The operating room is a little different.

“It’s your room as an OR nurse. The surgeon is doing the procedure; the anesthesia team is responsible for making sure the patient’s life functions continue. But the operating room nurses are responsible for that room,” Simpson said.

That means ensuring that sterile procedures are followed, managing all nursing care, communicating with the family as well as other areas of the hospital and documenting the surgery.

“It can be a stressful environment to work in because there’s a lot riding on it. There’s a lot of responsibility there, and you need to be able to have a high degree of understanding and anticipation – based on the clinical presentation of the patient, based on what the provider has ordered as far as the procedure – anticipating what they are going to need in that room for any circumstances that might come up,” Simpson said.

a nurse in scrubs wheels into the operating room a metal cart with a large semi clear plastic bag holding a large item that appears cold 
A nurse wheels a lung into the operating room in preparation for transplant.  

Nurses who are new to the OR go through a six-month orientation, but it takes at least a year to become comfortable with the role, McEachern said. It can take two to five years to become proficient at multiple specialties.

“It has become so specialized in so many areas, like vascular and cardiac,” McEachern said. “There’s so much specialization in each particular area, so it‘s even harder to get people fully competent in all areas, whereas back in the day, you could have an OR nurse who could go and scrub in or circulate for anything. That’s almost impossible to do now.”

COVID has worsened an existing nurse shortage. Some of the experienced nurses who otherwise would have worked for several more years instead decided to retire, McEachern said. MUSC Health has at times hired international nurses, but it can take up to a year to get a foreign nurse into the hospital.

Licensed practical nurses can be trained for the scrub nurse role – the nurse who stands at the table and hands instruments to the surgeon – but the circulating nurse role must be filled by a registered nurse.

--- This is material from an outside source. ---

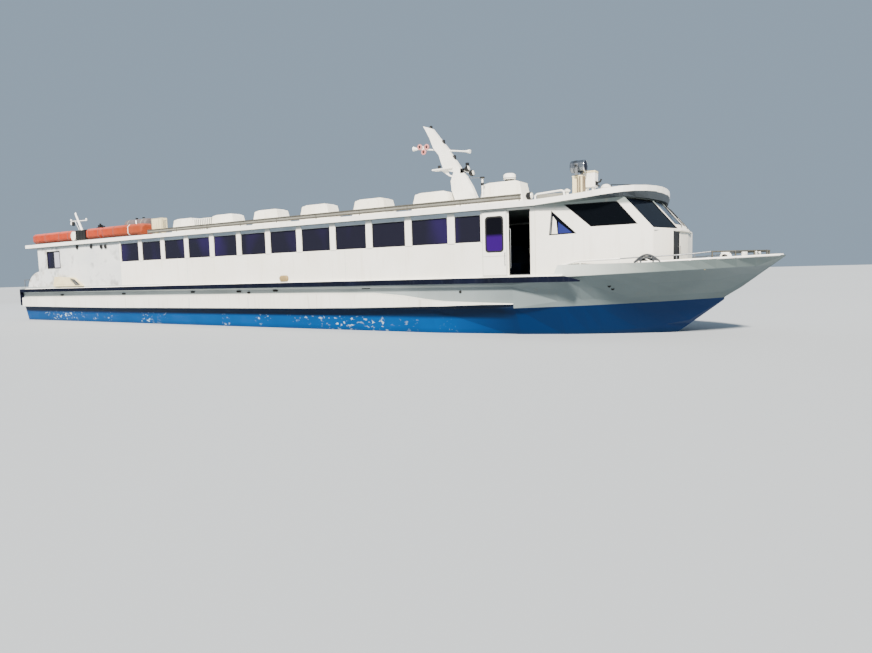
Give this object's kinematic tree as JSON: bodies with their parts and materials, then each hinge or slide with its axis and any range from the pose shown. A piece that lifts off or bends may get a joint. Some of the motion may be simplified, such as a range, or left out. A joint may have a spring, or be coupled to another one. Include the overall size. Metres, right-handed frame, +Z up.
{
  "type": "passenger ferry",
  "caption": "Long low passenger ferry afloat, with a windowed saloon, raked wheelhouse, sliding side doors, turning propellers and swinging rudders.",
  "frame": {"origin": "on the centreline at the waterline, amidships", "axes": "+X towards the bow, +Y to port, +Z up"},
  "size_m": [35.11, 5.5, 8.39],
  "materials": {
    "bottom_paint": "bright blue hull paint, worn, with small white chips",
    "topside_paint": "off-white hull enamel, dulled and streaked",
    "fender_paint": "navy rubbing band, matt and scuffed",
    "cabin_paint": "warm white enamel, semi-gloss, lightly stained",
    "tinted_glass": "dark tinted film, glossy",
    "float_plastic": "orange moulded plastic, sun-faded",
    "canister_plastic": "white moulded plastic, glossy",
    "galvanised_steel": "galvanised tube, dull",
    "bronze": "cast bronze, brown with wear",
    "engine_paint": "grey-green engine enamel",
    "cream_enamel": "cream enamel, brown-stained",
    "black_plastic": "black moulded plastic, satin",
    "seat_plastic": "blue moulded plastic seats"
  },
  "bodies": {
    "hull": {"hull_lower": "bottom_paint", "hull_topsides": "topside_paint", "rub_rail": "fender_paint", "aft_bulkhead": "cabin_paint", "sponson_starboard": "topside_paint", "engine_starboard": "engine_paint", "shaft_strut_starboard": "bottom_paint", "cabin_wall_starboard": "cabin_paint", "cabin_glass_starboard": "tinted_glass", "wheelhouse_wall_starboard": "cabin_paint", "wheelhouse_glass_starboard": "tinted_glass", "roof_rail_starboard": "galvanised_steel", "sponson_port": "topside_paint", "engine_port": "engine_paint", "shaft_strut_port": "bottom_paint", "cabin_wall_port": "cabin_paint", "cabin_glass_port": "tinted_glass", "wheelhouse_wall_port": "cabin_paint", "wheelhouse_glass_port": "tinted_glass", "roof_rail_port": "galvanised_steel", "wheelhouse_front": "cabin_paint", "windscreen_frame": "cabin_paint", "windscreen_glass": "tinted_glass", "roof_main": "cabin_paint", "roof_wheelhouse": "cabin_paint", "roof_units": "cabin_paint", "float_aft": "float_plastic", "float_middle": "float_plastic", "float_forward": "float_plastic", "float_cradle": "galvanised_steel", "roof_crate": "black_plastic", "roof_canister": "canister_plastic", "roof_tank": "galvanised_steel", "roof_ac_box": "cream_enamel", "main_mast": "cabin_paint", "aft_mast": "cabin_paint", "radar_dome": "cabin_paint", "roof_post": "cabin_paint", "tank_cradle": "galvanised_steel", "searchlight_pedestal": "cream_enamel", "roof_box": "cabin_paint", "stern_rail": "galvanised_steel", "bow_rail": "cabin_paint", "bow_bitts": "cabin_paint", "seats": "seat_plastic", "helm_console": "black_plastic", "helm_seat": "black_plastic"},
    "propeller_starboard": {"propeller_starboard": "bronze"},
    "propeller_port": {"propeller_port": "bronze"},
    "rudder_starboard": {"rudder_starboard": "bottom_paint"},
    "rudder_port": {"rudder_port": "bottom_paint"},
    "side_door_starboard": {"side_door_starboard": "cabin_paint", "side_door_pane_starboard": "tinted_glass"},
    "side_door_port": {"side_door_port": "cabin_paint", "side_door_pane_port": "tinted_glass"},
    "aft_door": {"aft_door": "cabin_paint"},
    "foredeck_door": {"foredeck_door": "tinted_glass"},
    "engine_hatch": {"engine_hatch": "topside_paint"},
    "searchlight_yoke": {"searchlight_yoke": "galvanised_steel"},
    "searchlight_drum": {"searchlight_drum": "black_plastic"}
  },
  "joints": [
    {"name": "propeller_starboard_turn", "type": "hinge", "parent": "hull", "child": "propeller_starboard", "pos_m": [-16.15, -0.9, -0.8776], "axis": [0.9938, 0, 0.1113], "continuous": true},
    {"name": "rudder_starboard_turn", "type": "hinge", "parent": "hull", "child": "rudder_starboard", "pos_m": [-16.9, -0.9, -0.9], "axis": [0, 0, 1], "range_deg": [-35, 35]},
    {"name": "propeller_port_turn", "type": "hinge", "parent": "hull", "child": "propeller_port", "pos_m": [-16.15, 0.9, -0.8776], "axis": [0.9938, 0, 0.1113], "continuous": true},
    {"name": "rudder_port_turn", "type": "hinge", "parent": "hull", "child": "rudder_port", "pos_m": [-16.9, 0.9, -0.9], "axis": [0, 0, 1], "range_deg": [-35, 35]},
    {"name": "side_door_starboard_slide", "type": "slide", "parent": "hull", "child": "side_door_starboard", "axis": [1, 0, 0], "range_m": [0, 0.77]},
    {"name": "side_door_port_slide", "type": "slide", "parent": "hull", "child": "side_door_port", "axis": [1, 0, 0], "range_m": [-0.77, 0]},
    {"name": "aft_door_hinge", "type": "hinge", "parent": "hull", "child": "aft_door", "pos_m": [-15.5, 0.392, 2.66], "axis": [0, 0, -1], "range_deg": [0, 100]},
    {"name": "foredeck_door_hinge", "type": "hinge", "parent": "hull", "child": "foredeck_door", "pos_m": [15.01933, -0.848, 2.33], "axis": [0, 0, 1], "range_deg": [0, 100]},
    {"name": "engine_hatch_hinge", "type": "hinge", "parent": "hull", "child": "engine_hatch", "pos_m": [-12.742, 0, 1.72], "axis": [0, -1, 0], "range_deg": [0, 85]},
    {"name": "searchlight_pan", "type": "hinge", "parent": "hull", "child": "searchlight_yoke", "pos_m": [11.9, 0, 4.8], "axis": [0, 0, 1], "range_deg": [-170, 170]},
    {"name": "searchlight_tilt", "type": "hinge", "parent": "searchlight_yoke", "child": "searchlight_drum", "pos_m": [11.9, 0, 5.056], "axis": [0, 1, 0], "range_deg": [-20, 20]}
  ],
  "couplings": [
    {"joint": "rudder_port_turn", "follows": "rudder_starboard_turn", "ratio": 1}
  ]
}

And it’s not just nurses who are in short supply. McEachern said the local schools that trained surgical techs have closed those programs, leaving hospitals without a nearby source of new graduates.

“It's just an overall shortage of people going into health care, period,” she said.

The operating room places additional demands on nurses. They can work long hours – a nurse on the transplant service, for example, could work all day and then have to work all night. They rotate onto disaster teams that camp out at the hospital during hurricanes or other emergencies.

They must also take call, which means being able to get to the hospital within 30 minutes of being paged – and that touches on the regional issue of affordable housing.

“That's becoming difficult, to find people who can afford to live within that 30-minute radius of the hospital for call,” McEachern said. Administrators have started to consider creating call rooms within the hospital for people to rest while on call.

In the meantime, with this new clinical placement, about 90 students each semester are being exposed to operating room nursing.

“There are so many opportunities in nursing. What’s great about this experience is it opens them up to different opportunities,” said Reibel, who coaches the students to particularly observe how the interprofessional team within the OR works together.

Kinslow, who was already leaning toward the emergency room or trauma care, said the experience strengthened her interest.

“It was honestly, if anything, more affirming that I want to continue down that path of ER, trauma care, wound care, anything of that sort,” she said.

Reibel has heard only positive reactions from students.

“I feel very fortunate that we have this opportunity and developed these relationships with the hospital and the perioperative areas because it is important that students are aware there are other areas they can go into, other than the medical-surgical area,” she said. “So I feel very fortunate and grateful for that. And I know the students do, too.”